Begin DATA SHOWN

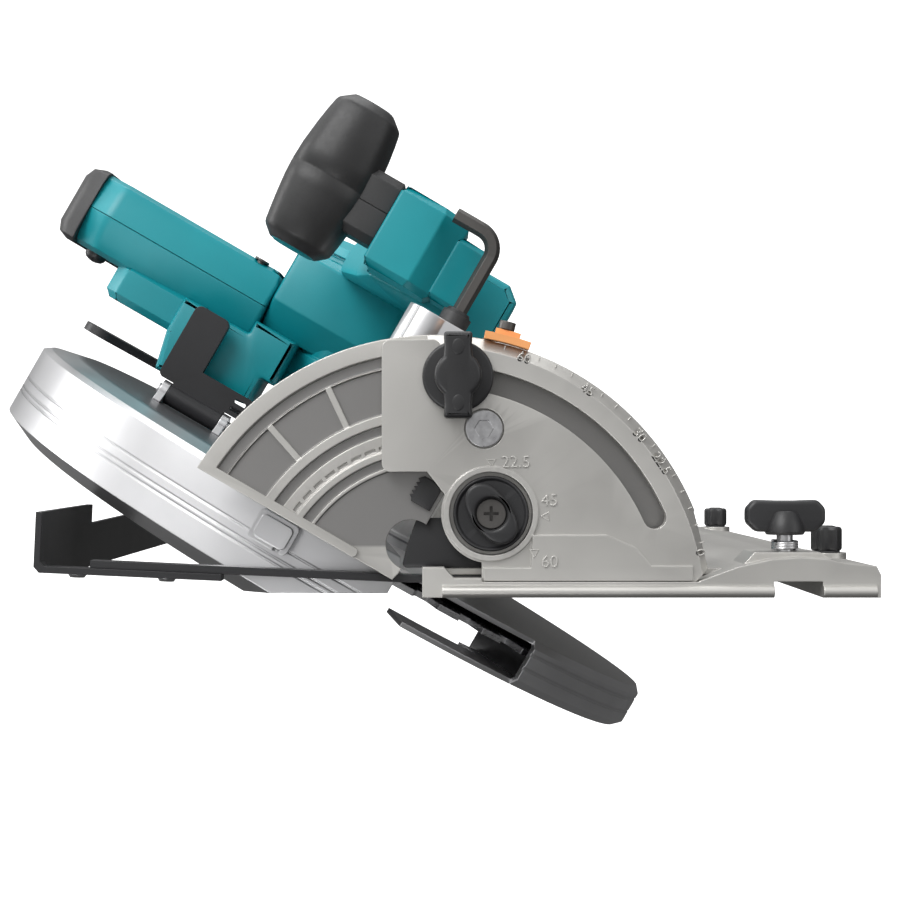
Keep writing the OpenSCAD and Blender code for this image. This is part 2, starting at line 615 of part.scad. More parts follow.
module gear_cover() color([0.66, 0.66, 0.67]) tilt() difference() {
  union() {
    slab_x(36, 44) gearcase_2d(0);
    rod_x(41, 44, motor_y, motor_z, motor_r);
  }
  rod_x(35, 42, blade_y, spindle_z, 13);
  rod_x(35, 42, mid_y, mid_z, 8);
  rod_x(35, 50, motor_y, motor_z, 6);
  rod_x(39, 50, motor_y, motor_z, 11);
}
module motor_housing() color([0.02, 0.52, 0.56]) tilt() difference() {
  union() {
    rod_x(44, 104, motor_y, motor_z, motor_r);
    block([50, 148, 96], [88, 206, 118]);
    slab_x(60, 98) polygon([[140, 60], [135, 66], [135, 100], [146, 117], [160, 117], [160, 60]]);
  }
  rod_x(43, 105, motor_y, motor_z, 40.5);
  for (i = [0:7]) translate([0, motor_y, motor_z]) rotate([-62 + i * 9, 0, 0])
    block([86, 39, -1.3], [98, 47, 1.3]);
}
module motor_end_cover() color([0.02, 0.48, 0.52]) tilt() difference() {
  union() {
    rod_x(104, 108, motor_y, motor_z, motor_r);
    rod_x(108 - eps, 112, motor_y, motor_z, motor_r, motor_r - 6);
  }
  rod_x(103, 109, motor_y, motor_z, 40.5);
  for (i = [0:11]) translate([0, motor_y, motor_z]) rotate([i * 30, 0, 0])
    block([105, 20, -1.8], [115, 33, 1.8]);
  for (a = [35, 145, 215, 325])
    rod_x(105, 115, motor_y + polar(35.2, a)[0], motor_z + polar(35.2, a)[1], 1.5);
  rod_x(103, 110, motor_y, motor_z, 6);
}
module controller_cover() color([0.02, 0.52, 0.56]) tilt() slab_y(88, 127) difference() {
  polygon([[96, 24], [118, 24], [124, 30], [124, 50], [118, 58], [94, 58], [90, 52], [90, 30]]);
  polygon([[97, 27], [117, 27], [121, 31], [121, 49], [117, 55], [96, 55], [93, 51], [93, 31]]);
}
module controller_board() color([0.1, 0.35, 0.2]) tilt() {
  block([94, 92, 38], [120, 126, 39.6]);
  for (y = [98, 108, 118]) block([100, y, 39.6 - eps], [112, y + 6, 46]);
}
module housing_screws() color([0.2, 0.2, 0.21]) tilt() {
  for (p = [[232, 111], [146, 130], [284, 130]]) translate([handle_x1, p[0], p[1]]) rotate([0, 90, 0])
    cap_screw(1.9, 14, 3.4, 0.9);
  for (a = [35, 145, 215, 325]) translate([112, motor_y + polar(35.2, a)[0], motor_z + polar(35.2, a)[1]])
    rotate([0, 90, 0]) cap_screw(1.5, 3, 2.2, 0.9);
}

// ---- handle ----
module handle_2d() {
  difference() {
    polygon([[140, 118], [136, 196], [145, 213], [160, 218], [246, 204], [288, 186], [306, 154], [310, 98],
      [225, 98], [225, 118]]);
    polygon([[170, 132], [163, 168], [166, 184], [176, 191], [240, 178], [262, 168], [272, 150], [274, 124],
      [236, 120], [180, 122]]);
  }
}
// rubber part of the handle: everything above this line
module rubber_2d() {
  intersection() {
    handle_2d();
    polygon([[120, 205], [150, 206], [178, 204], [250, 189], [262, 186], [296, 160], [330, 160], [330, 230],
      [120, 230]]);
  }
}
module handle_shell(x0, x1) {
  difference() {
    slab_x(x0, x1) difference() {
      handle_2d();
      rubber_2d();
    }
    // room for the switch and the trigger, and the well of the battery terminal
    block([58, 182, 176], [80, 222, 203]);
    block([54, 236, 97], [96, 300, 104]);
    rod_x(49, 60, 164, 198, 5.3);
    for (p = [[232, 111], [146, 130], [284, 130]]) rod_x(60, 90, p[0], p[1], 1.9);
  }
}
module handle_shell_left() color([0.02, 0.55, 0.59]) tilt() {
  handle_shell(handle_x0, seam_x);
  // raised block on the blade side
  slab_x(38, handle_x0 + eps) polygon([[143, 146], [143, 178], [150, 184], [162, 184], [164, 150], [158, 143]]);
  // root beside the guard
  slab_y(136.5, 178) polygon([[27, 104], [24.5, 125], [20.8, 146], [38, 150], [handle_x0 + eps, 150],
    [handle_x0 + eps, 118.3], [40.7, 118.3], [40.7, 104]]);
}
module handle_shell_right() color([0.02, 0.55, 0.59]) tilt() handle_shell(seam_x, handle_x1);
module handle_rubber() color([0.16, 0.16, 0.17]) tilt() slab_x(handle_x0 - 0.8, handle_x1 + 0.8) rubber_2d();
module switch_body() color([0.15, 0.15, 0.16]) tilt() block([60, 186, 189.2], [78, 216, 195]);
module trigger() color([0.12, 0.12, 0.13]) tilt() slab_x(60.5, 77.5)
  polygon([[184, 184.5], [214, 181.5], [212, 171], [204, 168.5], [194, 171], [186, 177]]);
module lock_off_button() color([0.12, 0.12, 0.13]) tilt() rod_x(47.5, 55, 164, 198, 5);
module battery_terminal() color([0.2, 0.2, 0.2]) tilt() {
  block([60, 240, 100], [82, 270, 104]);
  for (x = [64, 78]) block([x, 242, 97], [x + 1.2, 262, 100 + eps]);
}
module battery_pack() color([0.13, 0.13, 0.14]) tilt() difference() {
  union() {
    slab_y(228, 312) pad([42, 40], [104, 95], 6);
    block([54, 232, 95 - eps], [94, 308, 97.6]);
  }
  for (x = [63, 77]) block([x, 225, 90], [x + 3.2, 263, 99]);
  block([60, 303, 84], [84, 314, 92]);
}
module battery_button() color([0.7, 0.12, 0.1]) tilt() block([60.4, 304, 84.4], [83.6, 315, 91.6]);

// ---- front grip ----
module front_arm() color([0.02, 0.55, 0.59]) tilt() difference() {
  union() {
    slab_y(25, 58) polygon([[97.5, 44], [103, 38.6], [125, 38.6], [131, 44], [131, 82], [104, 82], [97.5, 76]]);
    slab_x(98, 112) polygon([[57, 46], [57, 80], [126, 96], [150, 98], [150, 60], [100, 60]]);
  }
  rod_x(60, 104 + eps, motor_y, motor_z, motor_r);
  rod_x(80, 130, motor_y, motor_z, motor_r + 0.02);
  block([90, 88, 20], [126, 128, 58.2]);
}
module front_grip_core() color([0.02, 0.55, 0.59]) tilt() {
  rod_x(grip_x - grip_l / 2 - 0.6, grip_x + grip_l / 2 - 4, grip_y, grip_z, 10);
  slab_y(30, 50) polygon([[106, 82], [130.6, 82], [129, 99], [107.5, 99]]);
}
module front_grip_rubber() color([0.15, 0.15, 0.16]) tilt() difference() {
  union() {
    translate([grip_x - grip_l / 2, grip_y, grip_z]) rotate([0, 90, 0]) rotate_extrude()
      polygon([[0, 0], [11.5, 0], [14, 3], [15, 6], [16.5, 18], [grip_d / 2, 31], [16.5, 44], [15, 55], [13, 59.5],
        [9, grip_l], [0, grip_l]]);
    slab_y(28.4, 51.6) polygon([[105, 82], [131, 82], [131, 95], [105, 95]]);
  }
  rod_x(grip_x - grip_l / 2 - 1, grip_x + grip_l / 2 - 4, grip_y, grip_z, 10);
  slab_y(30, 50) polygon([[106, 81], [130.6, 81], [130.6, 82], [129, 99], [107.5, 99], [106, 82]]);
}
module key_grommet() color([0.08, 0.08, 0.08]) tilt() difference() {
  union() {
    rod_x(93, 98, 19, 40.5, 5.7);
    rod_x(98 - eps, 99.4, 19, 40.5, 5, 4.2);
  }
  rod_x(92, 101, 19, 40.5, 3.1);
}
// L-shaped key: a hexagonal bar with a quarter-circle bend
module hex_key() color([0.25, 0.24, 0.24]) tilt() {
  translate([71, 19, 40.5]) rotate([0, 90, 0]) cylinder(h = 50.5, r = 2.887, $fn = 6);
  translate([121.5 - eps, 19, 48.5]) rotate([-90, 0, 0]) rotate_extrude(angle = 90)
    translate([8, 0]) circle(2.887, $fn = 6);
  translate([129.5, 19, 48.5 - eps]) cylinder(h = 11, r = 2.887, $fn = 6);
}

// ---- hook, locks ----
module hook_bracket() color([0.68, 0.68, 0.69]) tilt() {
  for (z = [105.6, 134.4]) translate([0, 0, z]) linear_extrude(3.4) difference() {
    union() {
      polygon([[10, hook_y - 8], [hook_x, hook_y - 4], [hook_x, hook_y + 4], [10, hook_y + 8]]);
      translate([hook_x, hook_y]) circle(4.6);
    }
    translate([hook_x, hook_y]) circle(2.45);
  }
  translate([hook_x, hook_y, 104]) cylinder(h = 35, r = 2.45);
}
// L-shaped hanging hook on an upright pin
module hanging_hook() color([0.16, 0.16, 0.17]) tilt() difference() {
  union() {
    translate([hook_x, hook_y, 109.3]) cylinder(h = 24.8, r = 4.6);
    slab_y(hook_y - 2.2, hook_y + 2.2) {
      pad([hook_x, 109.3], [30, 134.1], 0.5);
      pad([20, 100], [30, 141.8], 2.5);
      pad([20, 125.5], [54.5, 141.8], 3);
    }
  }
  translate([hook_x, hook_y, 105]) cylinder(h = 40, r = 2.5);
  for (x = [22, 25.6]) slab_y(120, 135) pad([x, 102.5], [x + 1.8, 108], 0.8);
}
module shaft_lock_button() color([0.1, 0.1, 0.1]) tilt() {
  rod_y(116, 122, 20, 60, 5.5);
  rod_y(122 - eps, 138, 20, 60, 3.4);
}
module depth_lock_lever() color([0.12, 0.12, 0.13]) tilt() {
  rod_x(10.5, 30, pivot_y + guide_r, pivot_z, 3);
  rod_x(22.4, 33, pivot_y + guide_r, pivot_z, 8);
  slab_x(26, 32) polygon([[pivot_y + guide_r - 5, 46], [pivot_y + guide_r + 5, 46],
    [pivot_y + guide_r + 12, 88], [pivot_y + guide_r + 4, 90]]);
}

base_plate();
front_angle_plate();
rear_angle_plate();
angle_plate_screws();
bevel_stop_knob();
stop_knob_screw();
front_rail_adjuster();
rear_rail_adjuster();
fence_wing_bolt();
fence_spring();
fence_rule();
fence_plate();
fence_rivets();
front_sector();
rear_sector();
depth_pivot_pin();
depth_guide();
clamp_studs();
bevel_pointer();
pointer_screw();
front_clamp_knob();
rear_clamp_lever();
upper_guard();
guard_bracket();
gear_housing();
gear_cover();
motor_housing();
motor_end_cover();
controller_cover();
housing_screws();
handle_shell_left();
handle_shell_right();
handle_rubber();
front_arm();
front_grip_core();
front_grip_rubber();
key_grommet();
stator();
bearings();
controller_board();
switch_body();
battery_terminal();
hook_bracket();
hanging_hook();
spindle();
spindle_gear();
blade_flanges();
blade();
blade_bolt();
intermediate_gear();
motor_rotor();
cooling_fan();
lower_guard();
trigger();
lock_off_button();
shaft_lock_button();
depth_lock_lever();
battery_pack();
battery_button();
hex_key();
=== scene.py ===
"""Looks of the circular saw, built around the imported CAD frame."""

import json
import math

import bmesh
import bpy
from mathutils import Matrix, Vector


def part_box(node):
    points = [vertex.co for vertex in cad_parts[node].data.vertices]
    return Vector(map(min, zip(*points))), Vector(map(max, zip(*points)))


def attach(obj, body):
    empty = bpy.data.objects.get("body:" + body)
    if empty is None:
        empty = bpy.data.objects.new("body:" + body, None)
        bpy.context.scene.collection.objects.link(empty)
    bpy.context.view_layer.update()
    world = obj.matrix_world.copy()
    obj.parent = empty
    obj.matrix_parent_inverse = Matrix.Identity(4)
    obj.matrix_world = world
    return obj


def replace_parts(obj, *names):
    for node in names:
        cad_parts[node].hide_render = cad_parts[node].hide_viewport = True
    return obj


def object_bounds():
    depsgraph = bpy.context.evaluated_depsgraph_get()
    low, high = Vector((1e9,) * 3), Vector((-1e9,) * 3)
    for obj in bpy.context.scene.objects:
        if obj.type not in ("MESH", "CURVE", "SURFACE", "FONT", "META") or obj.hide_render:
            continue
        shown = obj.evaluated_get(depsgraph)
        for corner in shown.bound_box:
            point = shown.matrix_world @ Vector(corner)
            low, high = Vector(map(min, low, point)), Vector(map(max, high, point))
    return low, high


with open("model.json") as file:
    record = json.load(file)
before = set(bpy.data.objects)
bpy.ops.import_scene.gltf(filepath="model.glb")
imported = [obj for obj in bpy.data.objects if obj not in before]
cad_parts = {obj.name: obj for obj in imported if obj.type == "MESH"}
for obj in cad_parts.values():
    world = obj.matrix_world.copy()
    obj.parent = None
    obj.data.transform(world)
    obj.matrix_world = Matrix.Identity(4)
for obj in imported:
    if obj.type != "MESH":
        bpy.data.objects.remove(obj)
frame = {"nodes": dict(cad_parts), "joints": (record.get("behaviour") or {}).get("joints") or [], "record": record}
cad_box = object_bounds()
NODES = frame["nodes"]
JOINTS = {j["name"]: j for j in frame["joints"]}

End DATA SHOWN

» **GIVEN PROBLEM**: Collect each line above holding the string "json".

» **SOLVED EXERCISE**:
import json
with open("model.json") as file:
    record = json.load(file)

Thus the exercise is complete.